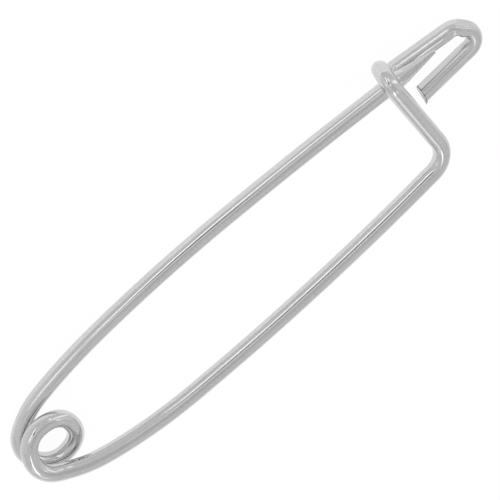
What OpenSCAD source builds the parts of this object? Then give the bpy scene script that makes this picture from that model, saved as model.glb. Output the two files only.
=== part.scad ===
// Large safety pin, bent from one length of round stainless spring wire and shown closed.
// Millimetres. The pin lies on the plane z = 0 as it comes to rest by itself. The origin is where the
// middle line of the spring coil meets that plane. +X points from the coil to the catch, and the
// sharpened arm is on the +Y side. The shapes are worked out with the coil upright, then laid down.
// The wire is one piece in the real object. It is drawn here as three stretches that meet
// end to end: the sharpened arm that swings, the coil that twists, and the guard with its catch.

/* [Wire] */
// Diameter of the spring wire
wire_d = 3.2; // [2.8:0.05:3.3]
// Free play between the sharpened arm and the wire that passes round it
play = 0.15; // [0.1:0.05:0.3]
// Width of the seam between the sharpened arm and the coil
seam = 0.1; // [0.05:0.05:0.2]

/* [Spring coil] */
// Radius of the coil at the middle of the wire
coil_r = 4.75; // [4.4:0.05:6]
// Rise of the coil in one full turn
coil_pitch = 4.8; // [3.8:0.1:6]
// Direction round the coil where the sharpened arm leaves it, in degrees
pin_leaves = 129.3; // [110:0.1:150]
// Direction round the coil where the guard arm leaves it, one turn further on, in degrees
guard_leaves = 235.4; // [215:0.1:255]

/* [Sharpened arm] */
// Distance of the point from the middle of the coil
point_x = 95; // [90:0.5:98]
// Length of the cone that forms the point
cone_len = 8; // [5:0.5:12]
// Radius left at the blunted point
point_r = 0.4; // [0.2:0.05:0.6]
// Radii of the four bends of the arm's bow, from the coil outwards
pin_bow_r = [16, 111, 294, 806]; // [10:1:1000]
// Turns of those four bends, in degrees
pin_bow_turn = [26, 8.4, 5.7, 2]; // [1:0.1:40]

/* [Guard] */
// Radii of the three bends of the guard arm's bow, from the coil outwards
guard_bow_r = [27, 90, 478]; // [15:1:1000]
// Turns of those three bends, in degrees
guard_bow_turn = [21.2, 11.7, 6.5]; // [1:0.1:40]
// Distance of the cross bar from the middle of the coil
bar_x = 85.05; // [80:0.05:88]
// Radius of the corner between the guard arm and the cross bar
corner_r = 4.6; // [3:0.1:8]

/* [Catch] */
// Distance from the middle of the coil to the first bend of the catch's end loop
loop_x = 100.2; // [97:0.1:104]
// Distance from the middle of the coil to the second bend of the end loop
loop_far_x = 103.9; // [101:0.1:108]
// Distance from the middle of the coil to the cut end of the wire
cut_x = 88.35; // [87.5:0.05:92]
// Angle by which the cut end is off square to the length of the pin, in degrees
cut_off_square = 10; // [0:1:20]

/* [Rest] */
// Roll about the pin's length at which it lies on a flat surface, in degrees
lie_roll = 7.64; // [0:0.01:12]
// Lean along the pin's length at which it lies on a flat surface, in degrees
lie_lean = -0.4; // [-2:0.01:2]
// Shift of the pin along the middle line of the coil that sets it on the surface
lie_lift = -0.67; // [-1.5:0.01:1]

/* [Hidden] */
$fn = 96;
wire_r = wire_d / 2;
fit = wire_d + play;
rest_z = wire_r;
pin_z = rest_z + fit;
bar_z = pin_z + fit;
coil_steps = 6;
coil_sweep = guard_leaves + 360 - pin_leaves;
coil_step = coil_sweep / coil_steps;
coil_top_z = rest_z + coil_pitch * coil_sweep / 360;
ease = 0.95;
// A bend's wire is this much thinner, and runs on this far, so that it seats inside the straights.
seat = 0.005;
lap = 0.04;

function unit(v) = v / norm(v);
function along(a) = [cos(a), sin(a)];
function sum(v, i = 0) = i == len(v) ? 0 : v[i] + sum(v, i + 1);
function level(x, x0, z0, x1, z1) = z0 + (z1 - z0) * (x - x0) / (x1 - x0);

// Corners of a bow that leaves p at heading h and turns by the given bends, one after the other.
function bow(p, h, r, turn, i = 0, before = 0) =
    i == len(r) ? [] :
    let (half = r[i] * tan(abs(turn[i]) / 2), q = p + along(h) * (before + half))
    concat([[q.x, q.y]], bow(q, h + turn[i], r, turn, i + 1, half));

// Corners of the coil: the wire touches the coil's radius half way between them.
coil_corners = [
    for (k = [0:coil_steps - 1])
    let (a = pin_leaves + (k + 0.5) * coil_step, rise = coil_pitch * (k + 0.5) * coil_step / 360)
    [coil_r / cos(coil_step / 2) * cos(a), coil_r / cos(coil_step / 2) * sin(a), rest_z + rise]
];

// The sharpened arm in plan: it leaves the coil, bows outwards and runs straight to its point.
pin_start = coil_r * along(pin_leaves);
pin_heading = pin_leaves - 90 - sum(pin_bow_turn);
pin_plan = bow(pin_start, pin_leaves - 90, pin_bow_r, -pin_bow_turn);
pin_last = pin_plan[len(pin_plan) - 1];
pin_y = pin_last.y + tan(pin_heading) * (bar_x - pin_last.x);
point_y = pin_last.y + tan(pin_heading) * (point_x - pin_last.x);
function pin_level(x) = level(x, pin_plan[0].x, rest_z, bar_x, pin_z);
pin_corners = concat(
    [for (p = pin_plan) [p.x, p.y, pin_level(p.x)]],
    [[point_x, point_y, pin_level(point_x)]]
);

// The guard arm in plan: it leaves the top of the coil and runs to the cross bar.
guard_start = coil_r * along(guard_leaves);
guard_heading = guard_leaves + 90 + sum(guard_bow_turn);
guard_plan = bow(guard_start, guard_leaves + 90, guard_bow_r, guard_bow_turn);
guard_last = guard_plan[len(guard_plan) - 1];
guard_y = guard_last.y + tan(guard_heading) * (bar_x - guard_last.x);
function guard_level(x) = level(x, guard_start.x, coil_top_z, bar_x, bar_z);

// The cross bar goes over the arm, round its outer side and back beneath it, and then forwards
// under the point. The end loop turns back and stops just short of the cross bar.
// Each corner of the catch holds its place and the radius of its bend.
catch_corners = [
    [bar_x, guard_y, bar_z, corner_r],
    [bar_x, pin_y + 3.36, bar_z, 2.8],
    [bar_x + 0.55, pin_y + 3.85, pin_z - 0.3, 2.65],
    [bar_x + 0.6, pin_y + 1.8, rest_z + 0.3, 1.9],
    [bar_x + 1.05, pin_y - 0.25, rest_z, 1.8],
    [loop_x, pin_y - 2.15, rest_z, 3],
    [loop_far_x, pin_y - 7.65, rest_z, 2.35],
    [cut_x - 2, pin_y - 8.6, rest_z, 0]
];
guard_corners = concat(
    [for (p = guard_plan) [p.x, p.y, guard_level(p.x)]],
    [for (c = catch_corners) [c.x, c.y, c.z]]
);
guard_radii = concat(ease * guard_bow_r, [for (c = catch_corners) c[3]]);

// Seams at both ends of the coil, on the short straight between its last bend and the arm's first.
coil_half = coil_r * tan(coil_step / 2);
function seam_at(from, to, half) = from + (to - from) * coil_half / (coil_half + half);
pin_half = pin_bow_r[0] * tan(pin_bow_turn[0] / 2);
pin_seam = seam_at(coil_corners[0], pin_corners[0], pin_half);
guard_half = guard_bow_r[0] * tan(guard_bow_turn[0] / 2);
guard_seam = seam_at(coil_corners[coil_steps - 1], guard_corners[0], guard_half);

// Axes that carry a local frame to origin o, with its X along u and its Z along w.
module at(o, u, w) {
    v = cross(w, u);
    multmatrix([
        [u.x, v.x, w.x, o.x],
        [u.y, v.y, w.y, o.y],
        [u.z, v.z, w.z, o.z],
        [0, 0, 0, 1]
    ]) children();
}

// Lays the upright shape down the way it rests on a flat surface.
module laid_down() {
    rotate([lie_roll, lie_lean, 0]) translate([0, 0, lie_lift]) children();
}

// A straight stretch of wire from a to b.
module straight(a, b) {
    w = unit(b - a);
    u = unit(cross(w, abs(w.z) < 0.9 ? [0, 0, 1] : [0, 1, 0]));
    at(a, u, w) cylinder(h = norm(b - a), r = wire_r);
}

// A bend of radius r at corner p, from direction d0 to direction d1.
module bend(p, d0, d1, r) {
    turn = acos(d0 * d1);
    start = p - d0 * r * tan(turn / 2);
    inward = unit(d1 - d0 * (d0 * d1));
    over = lap / r * 180 / PI;
    at(start + inward * r, -inward, cross(-inward, d0))
        rotate([0, 0, -over]) rotate_extrude(angle = turn + 2 * over)
            translate([r, 0]) circle(r = wire_r - seat);
}

// Wire along a row of corners, with a bend of its own radius at each inner corner.
module wire(p, r) {
    last = len(p) - 1;
    d = [for (i = [0:last - 1]) unit(p[i + 1] - p[i])];
    trim = [
        for (i = [0:last])
        i == 0 || i == last ? 0 : r[i] * tan(acos(d[i - 1] * d[i]) / 2)
    ];
    for (i = [0:last - 1]) straight(p[i] + d[i] * trim[i], p[i + 1] - d[i] * trim[i + 1]);
    for (i = [1:last - 1]) bend(p[i], d[i - 1], d[i], r[i]);
}

// The sharpened arm: its end beside the coil, the bow, and the cone that forms the point.
module pin_arm() {
    away = unit(pin_corners[0] - pin_seam);
    tip = pin_corners[len(pin_corners) - 1];
    back = unit(pin_corners[len(pin_corners) - 2] - tip);
    shoulder = tip + back * cone_len;
    side = unit(cross(back, [0, 0, 1]));
    color([0.76, 0.77, 0.78]) laid_down() union() {
        wire(
            concat([pin_seam + away * seam], [for (i = [0:len(pin_plan) - 1]) pin_corners[i]], [shoulder]),
            concat([0], ease * pin_bow_r, [0])
        );
        at(shoulder + back * lap, side, -back)
            cylinder(h = cone_len - point_r + lap, r1 = wire_r - seat, r2 = point_r + seat);
        translate(tip + back * point_r) sphere(r = point_r);
    }
}

// The spring coil, one turn and a quarter.
module spring_coil() {
    color([0.74, 0.75, 0.76]) laid_down() wire(
        concat([pin_seam], coil_corners, [guard_seam]),
        [for (k = [0:coil_steps + 1]) ease * coil_r]
    );
}

// The guard: its long arm, the cross bar, the turn round the sharpened arm, and the end loop.
module guard_wire() {
    color([0.78, 0.79, 0.8]) laid_down() difference() {
        wire(concat([guard_seam], guard_corners), concat([0], guard_radii));
        translate([cut_x, pin_y - 8.5, rest_z]) rotate([0, 0, -cut_off_square])
            translate([-10, -5, -5]) cube([10, 10, 10]);
    }
}

pin_arm();
spring_coil();
guard_wire();
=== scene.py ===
import math

import bmesh
import bpy
import numpy as np
from mathutils import Matrix, Vector


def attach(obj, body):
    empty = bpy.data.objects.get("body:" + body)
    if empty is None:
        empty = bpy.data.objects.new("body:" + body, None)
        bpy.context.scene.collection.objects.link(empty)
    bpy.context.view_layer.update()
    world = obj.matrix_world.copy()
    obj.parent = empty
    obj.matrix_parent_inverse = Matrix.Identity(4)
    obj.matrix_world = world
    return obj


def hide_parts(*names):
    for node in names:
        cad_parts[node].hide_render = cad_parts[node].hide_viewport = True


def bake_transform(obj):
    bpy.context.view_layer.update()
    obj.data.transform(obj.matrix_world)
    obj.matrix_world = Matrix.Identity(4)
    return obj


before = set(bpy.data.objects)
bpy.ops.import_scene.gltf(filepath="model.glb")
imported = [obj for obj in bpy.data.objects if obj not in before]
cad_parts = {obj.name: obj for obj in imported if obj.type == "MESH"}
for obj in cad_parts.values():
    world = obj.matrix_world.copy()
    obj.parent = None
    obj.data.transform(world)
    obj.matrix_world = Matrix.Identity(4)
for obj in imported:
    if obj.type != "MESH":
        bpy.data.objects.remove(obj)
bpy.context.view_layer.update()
print("frame loaded")

mm = 0.001    # sizes are written in millimetres and turned into metres with this

# the camera's place about the pin as it lies: the photo looks down on it from the +Y side
camera = {
    "azimuth": 90.08,       # degrees round +Z from +X
    "elevation": 60.17,     # degrees above the surface
    "roll": 138.17,         # degrees that the picture is turned about the line of sight
    "aim": (48.02, -0.82, -0.11),     # mm, what the middle of the picture looks at
    "distance": 1200.0,     # mm
    "lens": 495.1, "sensor": 36.0,    # mm
    "clip": (0.05, 20.0),   # m, the nearest and the farthest place that it sees
}


# right, up and back directions of the picture
def pictureDirections():
    azimuth, elevation, roll = (math.radians(camera[k]) for k in ("azimuth", "elevation", "roll"))
    level = Vector((-math.sin(azimuth), math.cos(azimuth), 0))
    back = Vector((math.cos(elevation) * math.cos(azimuth),
                   math.cos(elevation) * math.sin(azimuth), math.sin(elevation)))
    lift = back.cross(level)
    right = math.cos(roll) * level + math.sin(roll) * lift
    up = -math.sin(roll) * level + math.cos(roll) * lift
    return right, up, back


pictureRight, pictureUp, pictureBack = pictureDirections()


def placeCamera():
    data = bpy.data.cameras.new("photoCamera")
    data.lens = camera["lens"]
    data.sensor_width = camera["sensor"]
    data.clip_start, data.clip_end = camera["clip"]
    body = bpy.data.objects.new("photoCamera", data)
    place = Vector(camera["aim"]) + pictureBack * camera["distance"]
    turn = Matrix((pictureRight, pictureUp, pictureBack)).transposed().to_4x4()
    body.matrix_world = Matrix.Translation(place * mm) @ turn
    bpy.context.scene.collection.objects.link(body)
    bpy.context.scene.camera = body


placeCamera()
print("camera placed")

wire = {
    "diameter": 3.2,        # mm
    "play": 0.15,           # mm between the sharpened arm and the wire that passes round it
    "flattening": 0.12,     # share of its radius that the tightest bend's inner side is pressed in
    "ringStep": 0.2,        # mm between the rings of the swept mesh
    "sides": 84,            # of each ring
}

# the coil stands on the origin and climbs round +Z from the sharpened arm to the guard arm
coil = {
    "radius": 4.75,         # mm, to the middle of the wire
    "pitch": 4.8,           # mm that one turn climbs
    "pinLeaves": 129.3, "guardLeaves": 235.4,    # degrees round it where the two arms leave
    "steps": 6,             # corners that its round is laid out with
    "withArm": 3.45, "withGuard": 5.9,    # mm up its axis
}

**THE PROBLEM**
Using the data above, repeat exactly the lines that begin at the line with "the end loop." and end at the line with "metres with this", both ends included.

**CORRECT ANSWER**
// The guard: its long arm, the cross bar, the turn round the sharpened arm, and the end loop.
module guard_wire() {
    color([0.78, 0.79, 0.8]) laid_down() difference() {
        wire(concat([guard_seam], guard_corners), concat([0], guard_radii));
        translate([cut_x, pin_y - 8.5, rest_z]) rotate([0, 0, -cut_off_square])
            translate([-10, -5, -5]) cube([10, 10, 10]);
    }
}

pin_arm();
spring_coil();
guard_wire();
=== scene.py ===
import math

import bmesh
import bpy
import numpy as np
from mathutils import Matrix, Vector


def attach(obj, body):
    empty = bpy.data.objects.get("body:" + body)
    if empty is None:
        empty = bpy.data.objects.new("body:" + body, None)
        bpy.context.scene.collection.objects.link(empty)
    bpy.context.view_layer.update()
    world = obj.matrix_world.copy()
    obj.parent = empty
    obj.matrix_parent_inverse = Matrix.Identity(4)
    obj.matrix_world = world
    return obj


def hide_parts(*names):
    for node in names:
        cad_parts[node].hide_render = cad_parts[node].hide_viewport = True


def bake_transform(obj):
    bpy.context.view_layer.update()
    obj.data.transform(obj.matrix_world)
    obj.matrix_world = Matrix.Identity(4)
    return obj


before = set(bpy.data.objects)
bpy.ops.import_scene.gltf(filepath="model.glb")
imported = [obj for obj in bpy.data.objects if obj not in before]
cad_parts = {obj.name: obj for obj in imported if obj.type == "MESH"}
for obj in cad_parts.values():
    world = obj.matrix_world.copy()
    obj.parent = None
    obj.data.transform(world)
    obj.matrix_world = Matrix.Identity(4)
for obj in imported:
    if obj.type != "MESH":
        bpy.data.objects.remove(obj)
bpy.context.view_layer.update()
print("frame loaded")

mm = 0.001    # sizes are written in millimetres and turned into metres with this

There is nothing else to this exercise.